Originally Posted by BDC' post='839023' date='Sep 29 2006, 08:22 PM

I don't believe that, Rotoraider. The bridgeport opens substantially earlier and will produce a potential for chamber flow well in excess of any street port. The advent of substantial overlap is what makes this possible.



IMO the overlap is just a byproduct of the port shape and not the reason why the port flows so well.



If you just sit the engine down and look at the thing, it's easy to see why a bridge or especially a peripheral port flows so well. Ignore the exhaust port completely for a minute, and start the rotor at TDC. With a side port engine, the port's not even open yet. When the rotor swings up and opens the port, the airflow must make a very short radiused, acute turn, from 90 to 180 degrees depending on if the air is going towards the ends of the rotor or towards the rotor housing. It isn't until the rotor has had any significant travel before the airflow doesn't have to make such a horrible turn into the chamberspace.

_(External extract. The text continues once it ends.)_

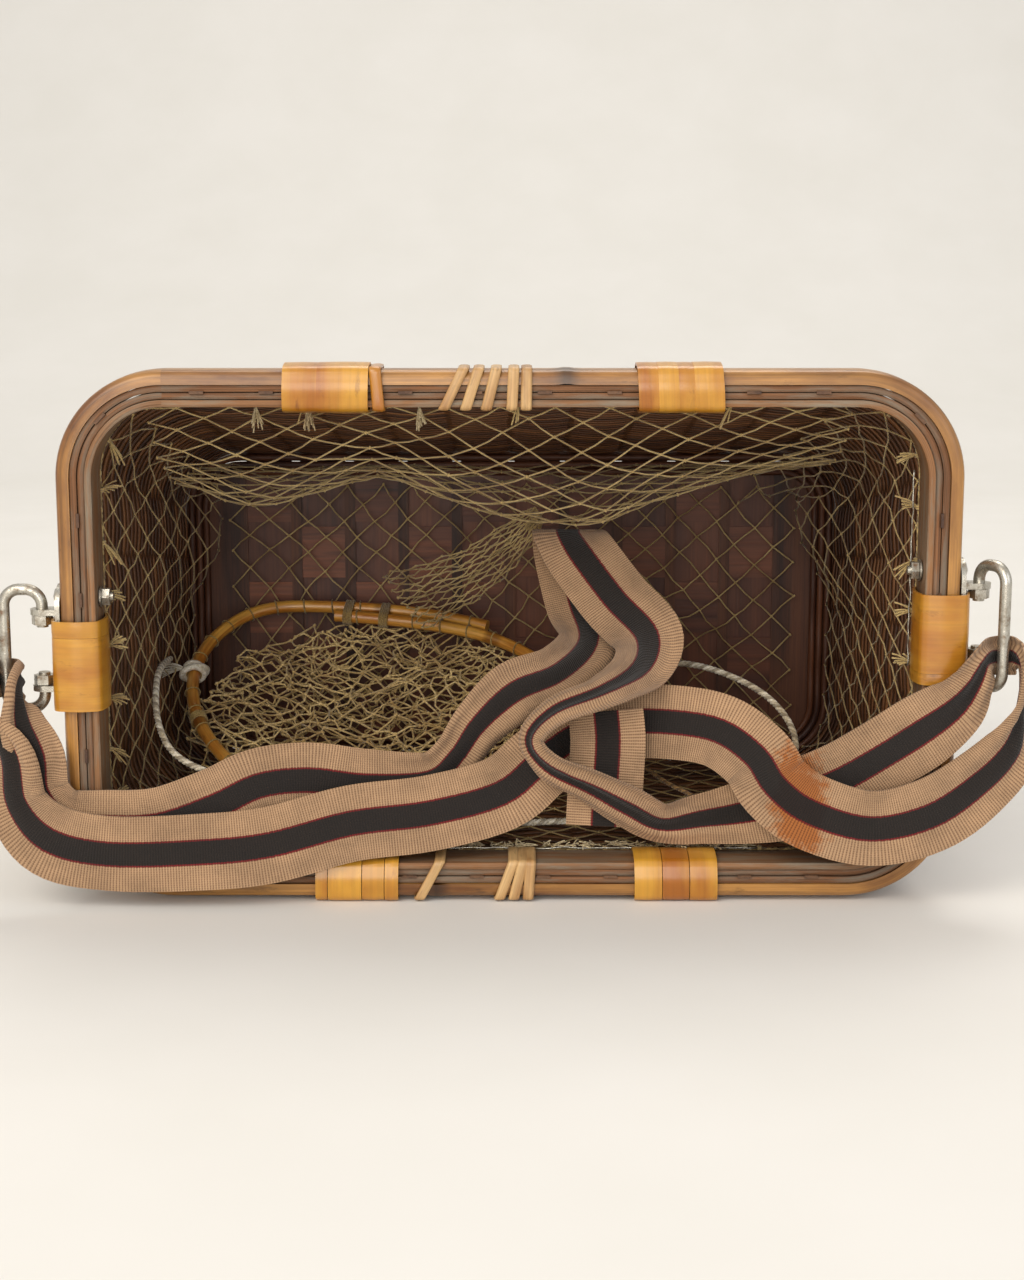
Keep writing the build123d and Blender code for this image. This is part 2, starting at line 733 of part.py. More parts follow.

The bridge port doesn't have this kind of extreme limitation. At TDC and earlier the eyebrow is not only open, but it's aiming right into the chamber. There's never any period where the airflow has to make a direction change as extreme as the side port has to endure. Further, the port is always open.



Peripheral ports are even better when airflow early in the intake stroke is considered, although I'd suspect that a really extreme Monster bridge would best a peripheral port.



The overlap is, again IMO, more of something that has to be accepted and dealt with, rather than the means to greater intake flow.

pvillknight7 10-06-2006 09:25 PM

anyone have a picture of an aux bridge?